Reproduce exactly the lines from the one containing "wood = [trunk_cutter]" down to the one containing "obj.matrix_world = world", including both of those lines, and nothing else.

◆ Record excerpts:
-.-.-
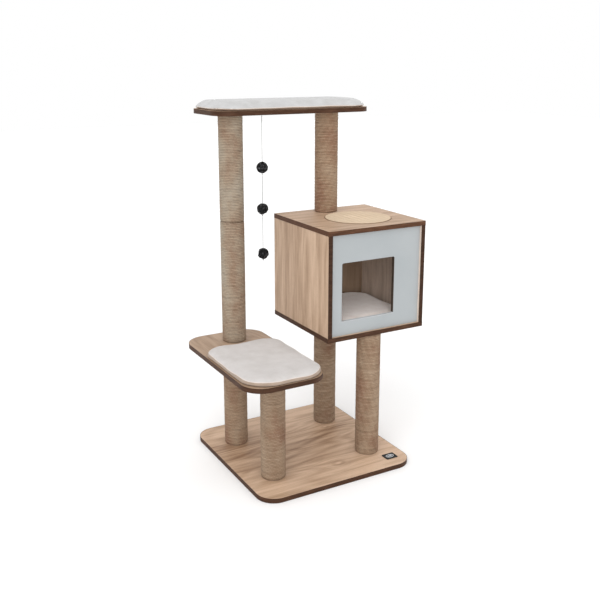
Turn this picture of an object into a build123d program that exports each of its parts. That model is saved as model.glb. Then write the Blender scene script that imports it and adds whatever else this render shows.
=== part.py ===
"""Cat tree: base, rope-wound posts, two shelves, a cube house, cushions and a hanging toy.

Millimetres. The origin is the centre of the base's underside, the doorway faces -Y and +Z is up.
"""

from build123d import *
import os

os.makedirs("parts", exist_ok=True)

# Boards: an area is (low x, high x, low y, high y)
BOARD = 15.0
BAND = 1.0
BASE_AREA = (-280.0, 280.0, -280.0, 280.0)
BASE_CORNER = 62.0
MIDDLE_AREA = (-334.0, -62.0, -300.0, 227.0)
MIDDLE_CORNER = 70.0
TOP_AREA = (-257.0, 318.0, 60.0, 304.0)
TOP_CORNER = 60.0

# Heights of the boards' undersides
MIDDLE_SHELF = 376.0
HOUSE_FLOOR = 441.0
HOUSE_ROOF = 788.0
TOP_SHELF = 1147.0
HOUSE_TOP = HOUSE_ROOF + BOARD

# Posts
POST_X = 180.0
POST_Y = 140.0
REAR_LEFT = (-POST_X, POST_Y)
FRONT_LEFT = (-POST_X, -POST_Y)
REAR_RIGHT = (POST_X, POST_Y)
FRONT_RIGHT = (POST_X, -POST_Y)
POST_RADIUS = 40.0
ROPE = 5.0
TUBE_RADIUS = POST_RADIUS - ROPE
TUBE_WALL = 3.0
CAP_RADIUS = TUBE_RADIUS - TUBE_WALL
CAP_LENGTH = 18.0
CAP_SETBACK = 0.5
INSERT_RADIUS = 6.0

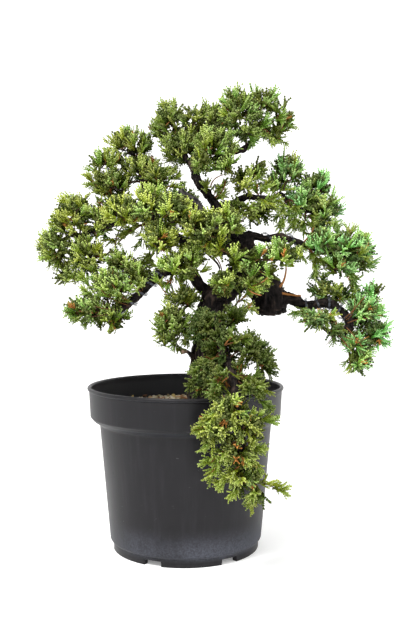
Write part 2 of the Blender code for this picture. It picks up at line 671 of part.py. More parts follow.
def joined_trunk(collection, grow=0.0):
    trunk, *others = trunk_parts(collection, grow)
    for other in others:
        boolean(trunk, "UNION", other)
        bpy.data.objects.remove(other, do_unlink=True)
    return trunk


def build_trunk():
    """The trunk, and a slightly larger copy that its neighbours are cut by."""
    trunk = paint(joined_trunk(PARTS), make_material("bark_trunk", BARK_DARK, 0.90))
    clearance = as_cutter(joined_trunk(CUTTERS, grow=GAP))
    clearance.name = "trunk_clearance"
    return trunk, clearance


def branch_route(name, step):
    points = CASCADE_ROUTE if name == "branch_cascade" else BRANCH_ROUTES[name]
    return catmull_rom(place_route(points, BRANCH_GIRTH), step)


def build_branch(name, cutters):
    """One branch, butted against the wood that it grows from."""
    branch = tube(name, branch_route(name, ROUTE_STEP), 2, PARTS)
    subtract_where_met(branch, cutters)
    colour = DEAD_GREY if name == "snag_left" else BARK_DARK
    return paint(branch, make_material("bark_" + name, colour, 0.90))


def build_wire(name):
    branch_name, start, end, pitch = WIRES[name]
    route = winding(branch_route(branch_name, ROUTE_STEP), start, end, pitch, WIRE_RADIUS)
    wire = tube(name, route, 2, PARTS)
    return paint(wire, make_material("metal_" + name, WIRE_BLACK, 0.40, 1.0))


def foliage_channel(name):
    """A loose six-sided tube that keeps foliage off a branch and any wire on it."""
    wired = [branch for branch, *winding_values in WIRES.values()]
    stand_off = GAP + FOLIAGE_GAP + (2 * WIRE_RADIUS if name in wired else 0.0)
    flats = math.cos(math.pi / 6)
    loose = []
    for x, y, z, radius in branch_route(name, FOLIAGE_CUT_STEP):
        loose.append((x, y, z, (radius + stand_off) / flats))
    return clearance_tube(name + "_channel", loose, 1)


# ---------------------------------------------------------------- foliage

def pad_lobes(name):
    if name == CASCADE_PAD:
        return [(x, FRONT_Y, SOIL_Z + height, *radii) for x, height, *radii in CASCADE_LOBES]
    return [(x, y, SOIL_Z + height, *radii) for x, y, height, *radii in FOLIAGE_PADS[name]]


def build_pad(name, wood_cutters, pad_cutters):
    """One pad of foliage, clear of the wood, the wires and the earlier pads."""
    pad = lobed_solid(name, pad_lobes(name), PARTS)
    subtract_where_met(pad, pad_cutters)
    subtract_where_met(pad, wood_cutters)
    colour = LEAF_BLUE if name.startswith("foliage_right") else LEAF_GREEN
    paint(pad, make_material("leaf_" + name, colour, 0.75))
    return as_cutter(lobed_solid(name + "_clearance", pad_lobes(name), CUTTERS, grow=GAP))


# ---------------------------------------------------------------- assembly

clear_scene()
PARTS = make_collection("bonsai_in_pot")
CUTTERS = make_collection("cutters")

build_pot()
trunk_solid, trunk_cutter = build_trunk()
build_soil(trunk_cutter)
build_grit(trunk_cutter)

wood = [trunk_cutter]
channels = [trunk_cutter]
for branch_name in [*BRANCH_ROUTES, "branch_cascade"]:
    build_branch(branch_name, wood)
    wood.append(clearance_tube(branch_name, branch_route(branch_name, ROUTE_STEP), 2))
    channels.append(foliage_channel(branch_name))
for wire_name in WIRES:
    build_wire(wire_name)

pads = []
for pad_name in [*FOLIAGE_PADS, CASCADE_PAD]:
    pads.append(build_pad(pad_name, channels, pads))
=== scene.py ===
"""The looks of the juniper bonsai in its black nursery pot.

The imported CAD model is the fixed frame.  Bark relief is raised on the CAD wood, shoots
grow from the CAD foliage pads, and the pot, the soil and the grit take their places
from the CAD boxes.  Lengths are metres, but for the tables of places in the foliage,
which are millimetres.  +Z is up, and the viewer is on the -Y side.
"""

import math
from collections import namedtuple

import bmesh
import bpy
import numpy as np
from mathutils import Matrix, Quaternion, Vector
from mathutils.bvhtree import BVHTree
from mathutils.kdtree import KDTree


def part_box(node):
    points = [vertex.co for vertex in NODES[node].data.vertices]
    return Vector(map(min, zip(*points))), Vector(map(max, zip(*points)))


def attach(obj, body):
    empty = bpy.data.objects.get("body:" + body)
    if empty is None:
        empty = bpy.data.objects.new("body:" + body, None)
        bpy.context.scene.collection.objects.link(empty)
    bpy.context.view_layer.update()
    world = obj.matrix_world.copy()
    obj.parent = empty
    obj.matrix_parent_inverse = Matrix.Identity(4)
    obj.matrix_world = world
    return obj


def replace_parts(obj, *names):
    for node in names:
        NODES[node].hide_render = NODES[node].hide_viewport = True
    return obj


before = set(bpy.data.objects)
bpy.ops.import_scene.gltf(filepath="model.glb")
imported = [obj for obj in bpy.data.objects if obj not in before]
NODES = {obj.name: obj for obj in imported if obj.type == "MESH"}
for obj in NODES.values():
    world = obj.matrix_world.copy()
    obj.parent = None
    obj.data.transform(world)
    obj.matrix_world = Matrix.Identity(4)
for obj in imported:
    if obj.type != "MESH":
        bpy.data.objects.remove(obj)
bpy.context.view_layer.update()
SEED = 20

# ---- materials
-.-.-
◆ Exercise result:
wood = [trunk_cutter]
channels = [trunk_cutter]
for branch_name in [*BRANCH_ROUTES, "branch_cascade"]:
    build_branch(branch_name, wood)
    wood.append(clearance_tube(branch_name, branch_route(branch_name, ROUTE_STEP), 2))
    channels.append(foliage_channel(branch_name))
for wire_name in WIRES:
    build_wire(wire_name)

pads = []
for pad_name in [*FOLIAGE_PADS, CASCADE_PAD]:
    pads.append(build_pad(pad_name, channels, pads))
=== scene.py ===
"""The looks of the juniper bonsai in its black nursery pot.

The imported CAD model is the fixed frame.  Bark relief is raised on the CAD wood, shoots
grow from the CAD foliage pads, and the pot, the soil and the grit take their places
from the CAD boxes.  Lengths are metres, but for the tables of places in the foliage,
which are millimetres.  +Z is up, and the viewer is on the -Y side.
"""

import math
from collections import namedtuple

import bmesh
import bpy
import numpy as np
from mathutils import Matrix, Quaternion, Vector
from mathutils.bvhtree import BVHTree
from mathutils.kdtree import KDTree


def part_box(node):
    points = [vertex.co for vertex in NODES[node].data.vertices]
    return Vector(map(min, zip(*points))), Vector(map(max, zip(*points)))


def attach(obj, body):
    empty = bpy.data.objects.get("body:" + body)
    if empty is None:
        empty = bpy.data.objects.new("body:" + body, None)
        bpy.context.scene.collection.objects.link(empty)
    bpy.context.view_layer.update()
    world = obj.matrix_world.copy()
    obj.parent = empty
    obj.matrix_parent_inverse = Matrix.Identity(4)
    obj.matrix_world = world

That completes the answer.